# Stated problem:
Write the material out again exactly as it stands.

# Data excerpt:

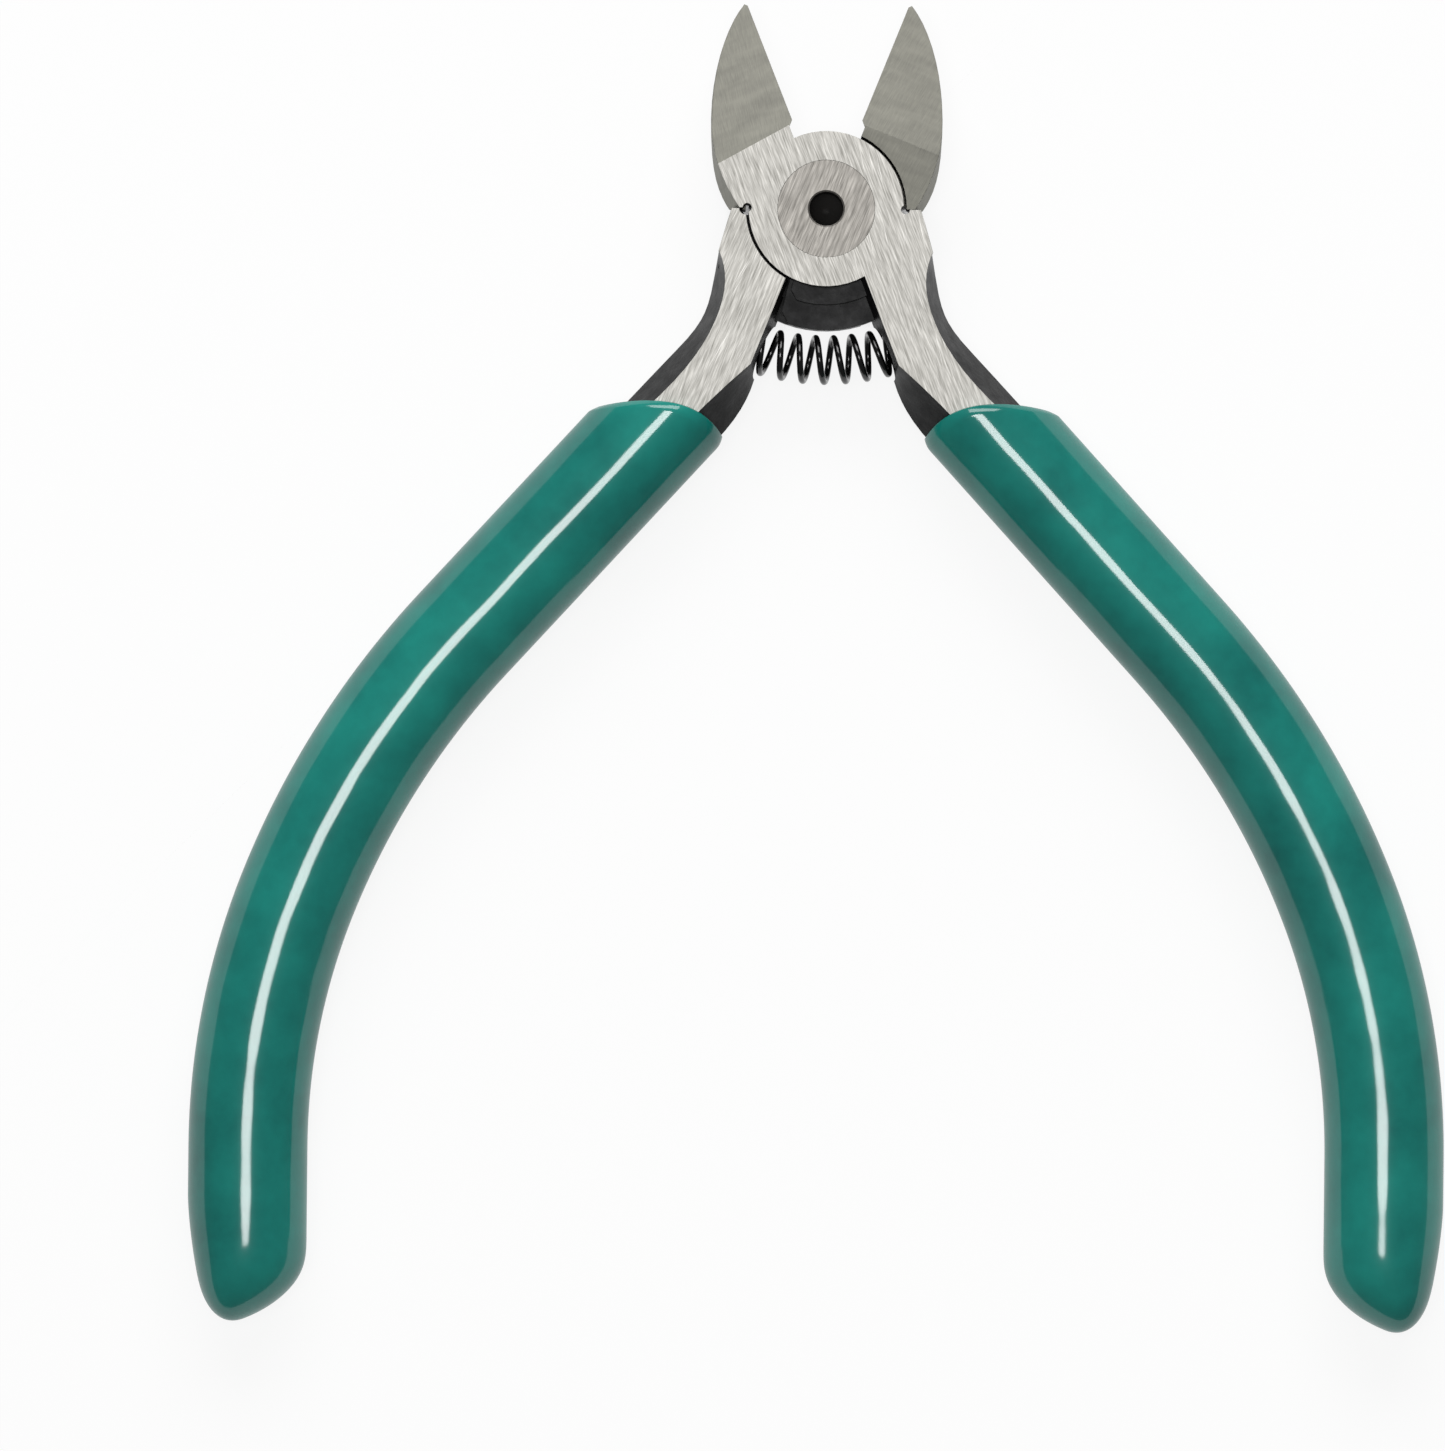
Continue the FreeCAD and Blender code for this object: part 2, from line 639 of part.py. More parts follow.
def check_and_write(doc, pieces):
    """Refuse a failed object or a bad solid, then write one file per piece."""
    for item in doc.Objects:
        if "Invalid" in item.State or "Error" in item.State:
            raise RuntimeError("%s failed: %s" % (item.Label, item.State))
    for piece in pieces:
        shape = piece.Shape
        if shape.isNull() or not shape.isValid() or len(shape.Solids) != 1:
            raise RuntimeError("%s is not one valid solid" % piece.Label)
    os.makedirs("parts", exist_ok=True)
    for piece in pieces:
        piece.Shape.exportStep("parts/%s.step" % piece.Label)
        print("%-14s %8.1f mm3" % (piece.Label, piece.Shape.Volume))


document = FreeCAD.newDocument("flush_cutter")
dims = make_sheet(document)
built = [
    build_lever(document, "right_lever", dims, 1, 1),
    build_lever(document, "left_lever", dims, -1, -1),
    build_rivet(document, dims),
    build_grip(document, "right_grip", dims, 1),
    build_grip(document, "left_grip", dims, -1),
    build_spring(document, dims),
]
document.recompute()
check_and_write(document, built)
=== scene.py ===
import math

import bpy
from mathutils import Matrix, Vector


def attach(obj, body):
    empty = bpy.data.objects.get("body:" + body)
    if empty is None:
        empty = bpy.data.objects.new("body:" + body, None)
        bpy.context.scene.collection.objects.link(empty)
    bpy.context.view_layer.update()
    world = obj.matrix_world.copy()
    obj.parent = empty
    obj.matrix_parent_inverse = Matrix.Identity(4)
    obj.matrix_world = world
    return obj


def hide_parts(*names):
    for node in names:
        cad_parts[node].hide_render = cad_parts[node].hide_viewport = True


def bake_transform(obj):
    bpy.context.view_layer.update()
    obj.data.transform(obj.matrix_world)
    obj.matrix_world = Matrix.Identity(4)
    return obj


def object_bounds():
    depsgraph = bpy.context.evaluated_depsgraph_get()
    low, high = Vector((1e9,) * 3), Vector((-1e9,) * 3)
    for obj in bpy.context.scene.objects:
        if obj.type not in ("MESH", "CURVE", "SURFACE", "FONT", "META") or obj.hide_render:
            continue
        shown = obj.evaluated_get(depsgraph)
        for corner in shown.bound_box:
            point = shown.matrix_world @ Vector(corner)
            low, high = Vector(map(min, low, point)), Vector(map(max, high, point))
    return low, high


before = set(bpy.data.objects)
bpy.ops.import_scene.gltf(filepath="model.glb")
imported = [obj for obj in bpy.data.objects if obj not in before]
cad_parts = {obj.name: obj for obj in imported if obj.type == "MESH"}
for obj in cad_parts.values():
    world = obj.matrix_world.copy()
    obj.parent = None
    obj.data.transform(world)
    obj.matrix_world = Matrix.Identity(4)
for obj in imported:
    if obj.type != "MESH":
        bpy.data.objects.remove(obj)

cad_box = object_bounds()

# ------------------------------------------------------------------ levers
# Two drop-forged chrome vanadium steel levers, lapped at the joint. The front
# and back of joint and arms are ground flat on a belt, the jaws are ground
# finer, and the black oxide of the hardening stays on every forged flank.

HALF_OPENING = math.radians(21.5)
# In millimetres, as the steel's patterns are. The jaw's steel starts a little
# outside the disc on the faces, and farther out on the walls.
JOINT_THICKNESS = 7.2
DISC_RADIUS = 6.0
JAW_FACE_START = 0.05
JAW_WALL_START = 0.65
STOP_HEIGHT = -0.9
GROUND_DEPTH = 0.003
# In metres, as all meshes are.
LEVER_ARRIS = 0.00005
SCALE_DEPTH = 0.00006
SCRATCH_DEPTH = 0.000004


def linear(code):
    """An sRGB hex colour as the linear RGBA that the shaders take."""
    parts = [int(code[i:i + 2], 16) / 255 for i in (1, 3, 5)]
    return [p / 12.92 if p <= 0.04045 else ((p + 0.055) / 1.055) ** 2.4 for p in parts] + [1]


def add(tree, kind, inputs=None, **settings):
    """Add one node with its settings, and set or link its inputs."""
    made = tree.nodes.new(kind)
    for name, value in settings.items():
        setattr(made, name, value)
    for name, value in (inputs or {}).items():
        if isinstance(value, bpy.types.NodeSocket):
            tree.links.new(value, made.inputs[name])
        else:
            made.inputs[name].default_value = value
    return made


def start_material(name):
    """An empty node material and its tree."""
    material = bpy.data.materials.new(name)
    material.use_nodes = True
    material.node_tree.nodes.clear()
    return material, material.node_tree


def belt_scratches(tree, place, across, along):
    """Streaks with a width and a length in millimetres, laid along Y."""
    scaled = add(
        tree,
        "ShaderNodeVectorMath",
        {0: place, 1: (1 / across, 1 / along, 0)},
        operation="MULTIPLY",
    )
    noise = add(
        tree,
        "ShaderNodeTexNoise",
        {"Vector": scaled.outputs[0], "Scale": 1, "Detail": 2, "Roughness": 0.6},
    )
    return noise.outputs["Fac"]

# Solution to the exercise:
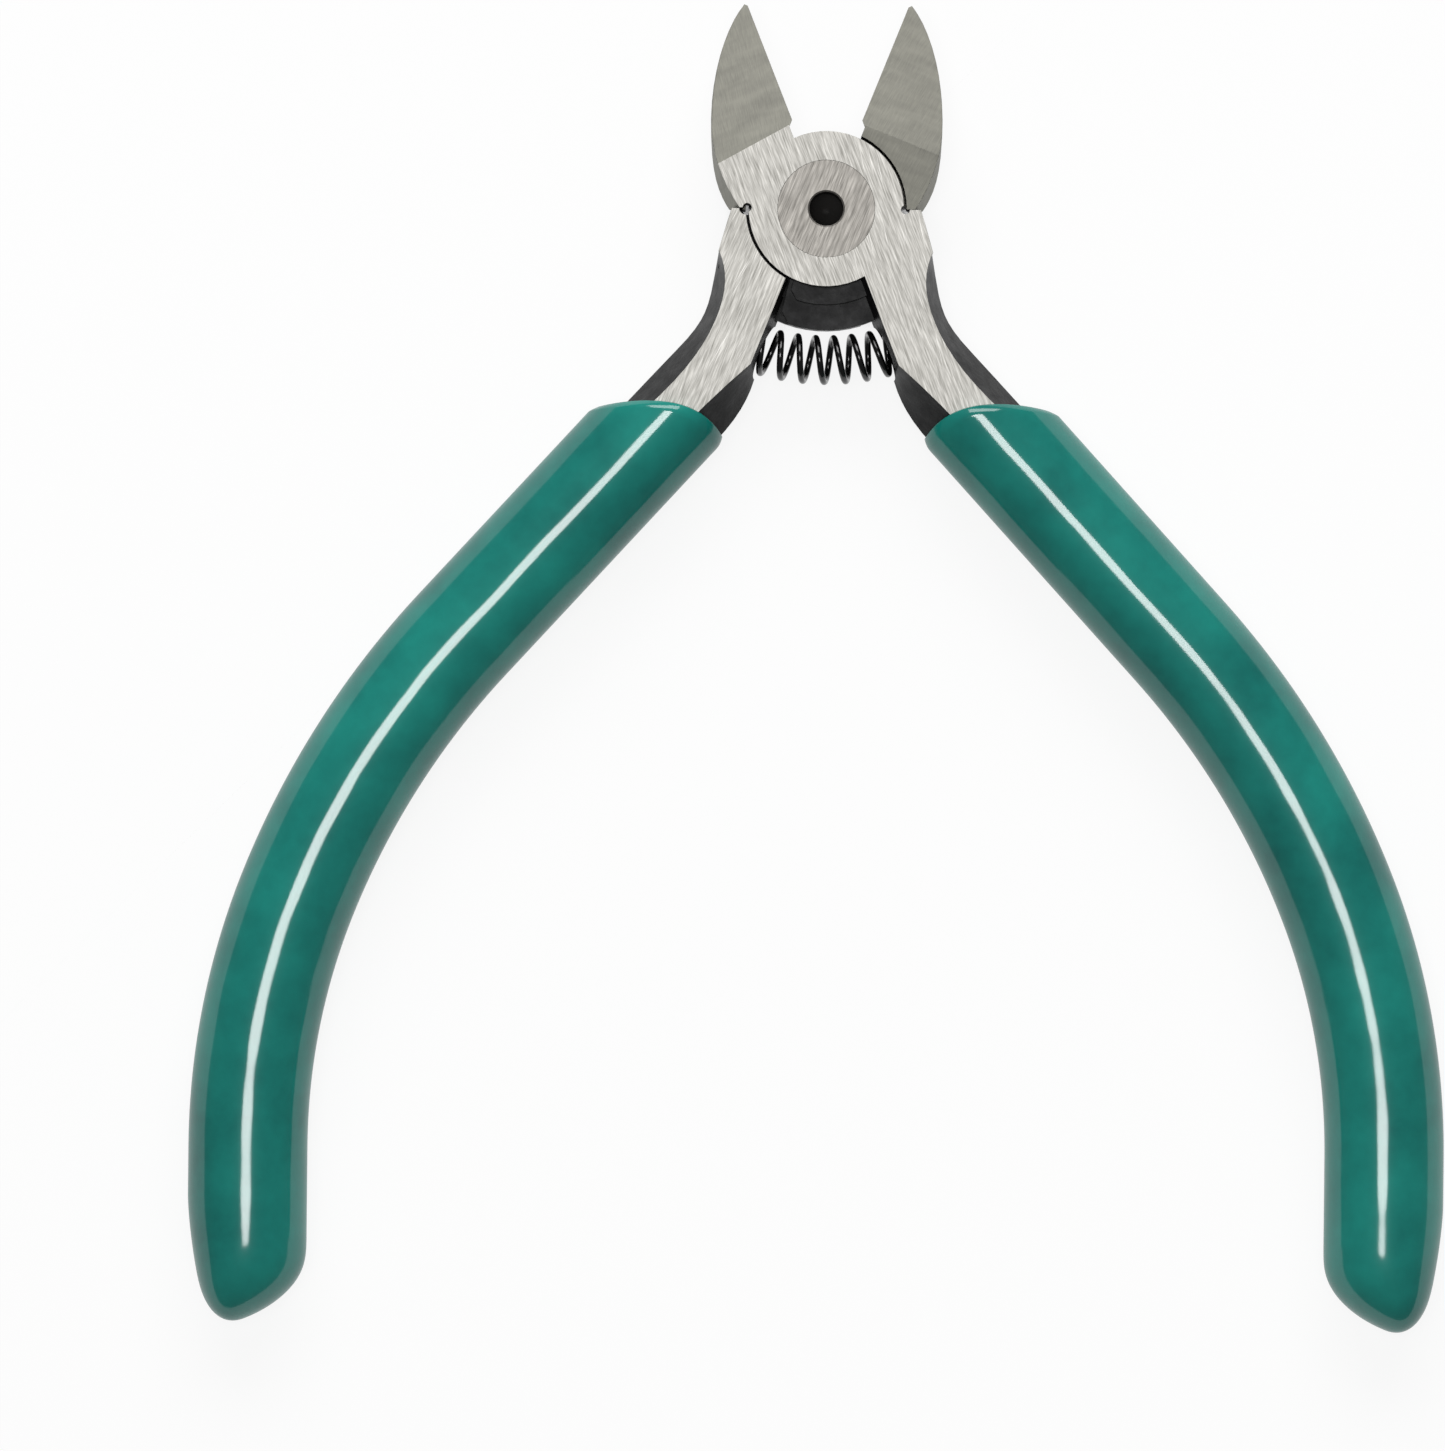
Continue the FreeCAD and Blender code for this object: part 2, from line 639 of part.py. More parts follow.
def check_and_write(doc, pieces):
    """Refuse a failed object or a bad solid, then write one file per piece."""
    for item in doc.Objects:
        if "Invalid" in item.State or "Error" in item.State:
            raise RuntimeError("%s failed: %s" % (item.Label, item.State))
    for piece in pieces:
        shape = piece.Shape
        if shape.isNull() or not shape.isValid() or len(shape.Solids) != 1:
            raise RuntimeError("%s is not one valid solid" % piece.Label)
    os.makedirs("parts", exist_ok=True)
    for piece in pieces:
        piece.Shape.exportStep("parts/%s.step" % piece.Label)
        print("%-14s %8.1f mm3" % (piece.Label, piece.Shape.Volume))


document = FreeCAD.newDocument("flush_cutter")
dims = make_sheet(document)
built = [
    build_lever(document, "right_lever", dims, 1, 1),
    build_lever(document, "left_lever", dims, -1, -1),
    build_rivet(document, dims),
    build_grip(document, "right_grip", dims, 1),
    build_grip(document, "left_grip", dims, -1),
    build_spring(document, dims),
]
document.recompute()
check_and_write(document, built)
=== scene.py ===
import math

import bpy
from mathutils import Matrix, Vector


def attach(obj, body):
    empty = bpy.data.objects.get("body:" + body)
    if empty is None:
        empty = bpy.data.objects.new("body:" + body, None)
        bpy.context.scene.collection.objects.link(empty)
    bpy.context.view_layer.update()
    world = obj.matrix_world.copy()
    obj.parent = empty
    obj.matrix_parent_inverse = Matrix.Identity(4)
    obj.matrix_world = world
    return obj


def hide_parts(*names):
    for node in names:
        cad_parts[node].hide_render = cad_parts[node].hide_viewport = True


def bake_transform(obj):
    bpy.context.view_layer.update()
    obj.data.transform(obj.matrix_world)
    obj.matrix_world = Matrix.Identity(4)
    return obj


def object_bounds():
    depsgraph = bpy.context.evaluated_depsgraph_get()
    low, high = Vector((1e9,) * 3), Vector((-1e9,) * 3)
    for obj in bpy.context.scene.objects:
        if obj.type not in ("MESH", "CURVE", "SURFACE", "FONT", "META") or obj.hide_render:
            continue
        shown = obj.evaluated_get(depsgraph)
        for corner in shown.bound_box:
            point = shown.matrix_world @ Vector(corner)
            low, high = Vector(map(min, low, point)), Vector(map(max, high, point))
    return low, high


before = set(bpy.data.objects)
bpy.ops.import_scene.gltf(filepath="model.glb")
imported = [obj for obj in bpy.data.objects if obj not in before]
cad_parts = {obj.name: obj for obj in imported if obj.type == "MESH"}
for obj in cad_parts.values():
    world = obj.matrix_world.copy()
    obj.parent = None
    obj.data.transform(world)
    obj.matrix_world = Matrix.Identity(4)
for obj in imported:
    if obj.type != "MESH":
        bpy.data.objects.remove(obj)

cad_box = object_bounds()

# ------------------------------------------------------------------ levers
# Two drop-forged chrome vanadium steel levers, lapped at the joint. The front
# and back of joint and arms are ground flat on a belt, the jaws are ground
# finer, and the black oxide of the hardening stays on every forged flank.

HALF_OPENING = math.radians(21.5)
# In millimetres, as the steel's patterns are. The jaw's steel starts a little
# outside the disc on the faces, and farther out on the walls.
JOINT_THICKNESS = 7.2
DISC_RADIUS = 6.0
JAW_FACE_START = 0.05
JAW_WALL_START = 0.65
STOP_HEIGHT = -0.9
GROUND_DEPTH = 0.003
# In metres, as all meshes are.
LEVER_ARRIS = 0.00005
SCALE_DEPTH = 0.00006
SCRATCH_DEPTH = 0.000004


def linear(code):
    """An sRGB hex colour as the linear RGBA that the shaders take."""
    parts = [int(code[i:i + 2], 16) / 255 for i in (1, 3, 5)]
    return [p / 12.92 if p <= 0.04045 else ((p + 0.055) / 1.055) ** 2.4 for p in parts] + [1]


def add(tree, kind, inputs=None, **settings):
    """Add one node with its settings, and set or link its inputs."""
    made = tree.nodes.new(kind)
    for name, value in settings.items():
        setattr(made, name, value)
    for name, value in (inputs or {}).items():
        if isinstance(value, bpy.types.NodeSocket):
            tree.links.new(value, made.inputs[name])
        else:
            made.inputs[name].default_value = value
    return made


def start_material(name):
    """An empty node material and its tree."""
    material = bpy.data.materials.new(name)
    material.use_nodes = True
    material.node_tree.nodes.clear()
    return material, material.node_tree


def belt_scratches(tree, place, across, along):
    """Streaks with a width and a length in millimetres, laid along Y."""
    scaled = add(
        tree,
        "ShaderNodeVectorMath",
        {0: place, 1: (1 / across, 1 / along, 0)},
        operation="MULTIPLY",
    )
    noise = add(
        tree,
        "ShaderNodeTexNoise",
        {"Vector": scaled.outputs[0], "Scale": 1, "Detail": 2, "Roughness": 0.6},
    )
    return noise.outputs["Fac"]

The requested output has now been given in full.